Now you are using the un-weighted cases again.
Summary
In this part of the book you have learned how to
recode, create new variables using compute and "if", select particular
cases for analysis, and weight cases. You can do more complicated things
with these commands than we have shown you, but these are the basics. You
can use the SPSS 11.0 Syntax Reference Guide (Prentice Hall, 2002)
to learn what else you can do with these commands. In the rest of this
book, we will focus on some of the statistical procedures that SPSS can
do for you.
Chapter
Three Exercises
Use the GSS00A data set for all these exercises.
RECODE
Exercises
1.There
are two variables that refer to the highest year of school completed by
the respondent's mother and father (MAEDUC and PAEDUC). Do a frequency
distribution for each of these variables. Now recode each of them (into
a different variable) into three categories: under 12 years of school,
12 years, and over 12 years. Create new value labels for the recoded categories.
Do a frequency distribution again to make sure that you recoded correctly.
2.INCOME98
is the total family income. Do a frequency distribution to see what the
variable looks like before recoding. Recode (into a different variable)
into eight categories: under $10,000, $10,000 to $19,999, $20,000 to $29,999,
$30,000 to $39,999, $40,000 to $49,999, $50,000 to $59,999, $60,000 to
$74,999, and $75,000 and over.Be
very careful that you recode the values, not the labels associated with
the values. Call this new variable INCOME1. Create new value labels for
the recoded categories. Do another frequency distribution to make sure
you recoded correctly.
Now
recode INCOME98 again (into a different variable). This time use only four
categories: under $20,000, $20,000 to $39,999, $40,000 to $59,999, and
$60,000 and over. Call this new variable INCOME2. Create new value labels
for the recoded categories. Do another frequency distribution to make sure
you recoded correctly.
COMPUTE
Exercises
3.In
this chapter we created a new variable called ABORTION which was the sum
of the seven abortion variables in the data set. Create a new variable
called AB1, which is the sum of ABDEFECT, ABHLTH, and ABRAPE. Do a frequency
distribution for this new variable to see what it looks like. How is this
distribution different from the distribution for the ABORTION variable
based on all seven variables?
4.There
are five variables that measure tolerance for letting
someone speak in your community who may have very different views
than your own (SPKATH, SPKCOM, SPKHOMO, SPKMIL, and SPKRAC).For
each of these variables, 1 means that they would allow such a person to
speak and 2 means that they would not allow
it. Create a new variable (call it SPEAK)

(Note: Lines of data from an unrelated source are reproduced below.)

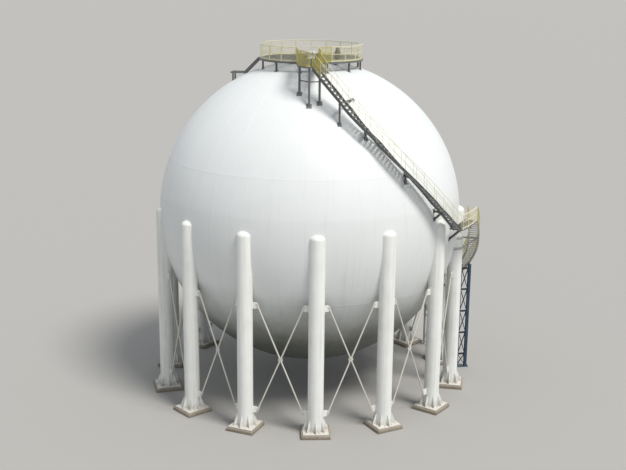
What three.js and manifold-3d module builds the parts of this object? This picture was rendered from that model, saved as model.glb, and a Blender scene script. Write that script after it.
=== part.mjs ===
// Spherical gas tank on fourteen columns that meet it at its equator, with platform and stairs.
// Millimetres, +Z up. Azimuth 0 is the front (-Y), growing towards +X.
import * as THREE from 'three';
import { mergeVertices } from 'three/addons/utils/BufferGeometryUtils.js';
import Module from 'manifold-3d';

const wasm = await Module();
wasm.setup();

// Ball
const INNER_RADIUS = 12400;
const WALL = 46;
const OUTER_RADIUS = INNER_RADIUS + WALL;
const CENTRE_Z = 14700;
const GAP = 0.35;
const SHELL_SEGMENTS = 42;
const BELT_EDGE = 22.5;
const CROWN_EDGE = 67.5;
const ARC_STEP = 7.5;

// How deep a welded end reaches into what carries it
const SUNK = 60;

// Columns
const COLUMN_COUNT = 14;
const BAY = 360 / COLUMN_COUNT;
const COLUMN_RING = 12250;
const COLUMN_RADIUS = 600;
const COLUMN_SIDES = 16;
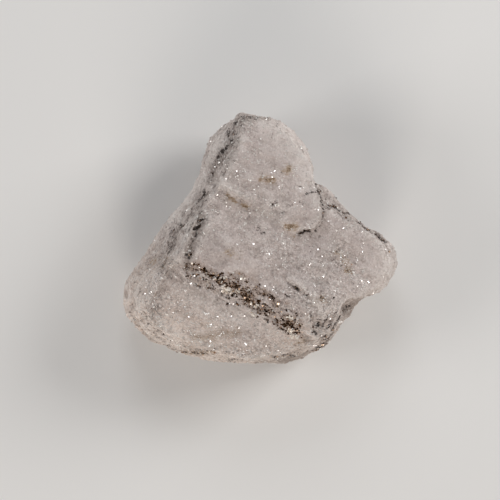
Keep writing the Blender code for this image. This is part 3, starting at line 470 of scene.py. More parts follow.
glintSpots = [
    (-9.0, 17.8), (-3.7, 18.3), (-3.2, 17.9), (-1.0, 19.1), (-6.6, 19.1), (-3.7, 15.25), (-5.2, 13.7),
    (-2.5, 13.5), (-4.1, 12.2), (-2.5, 12.8), (-1.1, 10.6), (7.5, 15.5), (5.0, 14.7), (4.7, 12.2),
    (7.6, 13.7), (6.0, 10.6), (3.9, 23.7), (8.9, 20.3), (-6.5, 14.7), (-0.2, 17.3), (-1.2, 17.3),
    (-3.2, 25.5), (-2.6, 25.0), (-3.8, 26.0), (-2.5, 26.1), (-16.1, 6.8), (-11.0, 6.8), (-7.0, 7.0),
    (-6.15, 5.5), (-1.9, 5.6), (-0.8, 4.4), (1.6, 5.6), (0.7, 5.2), (4.35, 4.45), (-3.4, 3.4),
    (-4.35, 3.2), (1.15, 2.2), (4.65, 1.15), (5.0, -0.5), (-4.0, -0.25), (-5.0, -0.8), (-4.1, -1.5),
    (-3.3, -1.4), (-4.2, -2.2), (1.6, -2.8), (2.6, -3.15), (1.6, -3.7), (3.2, -5.4), (5.0, -5.4),
    (-5.0, -4.9), (-7.3, -2.9), (9.7, -0.7), (8.8, 0.25), (10.1, 5.6), (-1.6, -6.5), (-2.7, -6.9),
    (-0.2, -7.9), (10.6, 3.3), (11.9, 8.4), (3.5, 7.45), (3.8, 7.25), (3.9, 7.15), (2.6, 7.2),
    (2.1, 7.6), (1.0, 8.35), (14.1, 7.7), (14.1, 6.4), (15.3, 5.0), (17.9, 6.4), (-14.2, -1.6),
    (-14.2, 4.8), (15.3, -3.3), (17.3, -5.3), (15.5, -5.2), (17.3, -3.6), (17.7, -3.0), (20.5, -7.2),
    (19.3, -7.7), (20.6, -6.0), (22.3, -8.9), (21.9, -9.2), (22.6, -9.4), (25.3, -11.8), (27.7, -2.2),
    (25.9, -9.7), (23.9, -11.3), (23.3, -12.7), (20.7, -11.7), (16.7, -11.5), (11.1, -5.6), (9.7, -10.8),
    (10.4, -11.3), (14.0, -13.7), (11.9, -14.3), (14.2, -14.6), (15.1, -16.8), (15.6, -16.9),
    (17.7, -18.6), (13.5, -20.7), (12.0, -22.0), (13.2, -24.5), (15.4, -23.0), (23.2, 1.4), (20.8, 0.4),
    (16.6, 0.5), (22.7, -2.6), (28.5, -7.6), (2.0, -9.75), (2.65, -11.5), (1.25, -21.55), (-22.0, -8.55),
    (-27.3, -12.6), (-25.5, -13.0), (-22.9, -13.0), (-23.9, -14.85), (-22.2, -18.8), (-14.3, -14.85),
    (-19.7, -16.3), (-18.3, -23.6), (-15.2, -21.1), (-25.5, -21.2), (-12.1, -16.4), (-8.3, -18.1),
    (-11.0, -19.1), (-9.3, -21.6), (-3.3, -23.4), (-8.0, -10.8), (-7.5, -11.0), (-7.0, -11.2),
    (-5.05, -11.4), (-9.0, -8.6), (-4.1, -8.7), (-2.3, -16.2), (6.5, -17.3), (6.0, -20.0), (7.0, -21.2),
]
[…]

which is the sum of these five variables. This new variable would have
a range from 5 (would allow a person to speak in each of the five scenarios)
to 10 (would not allow a person to speak in any of the five scenarios).Do
a frequency distribution for this new variable to see what it looks like.
IF
Exercises
5.There
are two variables that describe the highest educational degree of the respondent's
father and mother (PADEG and MADEG). Create a new variable (call it MAPAEDUC)
that indicates if the father and mother have a college education. This
variable should equal 1 if both parents have a college education, 2 if
only the father has a college education, 3 if only the mother has a college education,
and 4 if neither parent has a college education. Create new value labels
for the recoded categories. Do a frequency distribution for this new variable
to see what it looks like.
6.One
variable indicates how often the respondent prays (PRAY) and another variable
indicates if the respondent approves or disapproves of the Supreme Court's
decision regarding prayer in the public schools (PRAYER). Create a new
variable (call it PRY) that is a combination
of these two variables. This variable should equal 1 if the respondent
prays a lot (once a day or several times a day) and approves of the Supreme
Court's decision, 2 if the respondent prays a lot (once a day or several
times a day) and disapproves of the Supreme Court's decision, 3 if the
respondent doesn't pray a lot and approves of the Supreme Court's decision,
and 4 if the respondent doesn't pray a lot and disapproves of the Supreme
Court's decision. Do a frequency distribution for this new variable to
see what it looks like.
SELECT
IF Exercises
7.Select
all males (1 on the variable SEX) and do a frequency distribution for the
variable FEAR (afraid to walk alone at night in the neighborhood). Then
select all females (2 on the variable SEX) and do a frequency distribution
on FEAR. Are males or females more fearful of walking alone at night?
8.Select
all whites (1 on the variable RACE) and do a frequency distribution for
the variable PRES96. Did they vote for Clinton, Dole, or Perot in 1996?
Then select all blacks (2 on the variable RACE) and do a frequency distribution
on PRES96. Were whites or blacks more likely to vote for Clinton?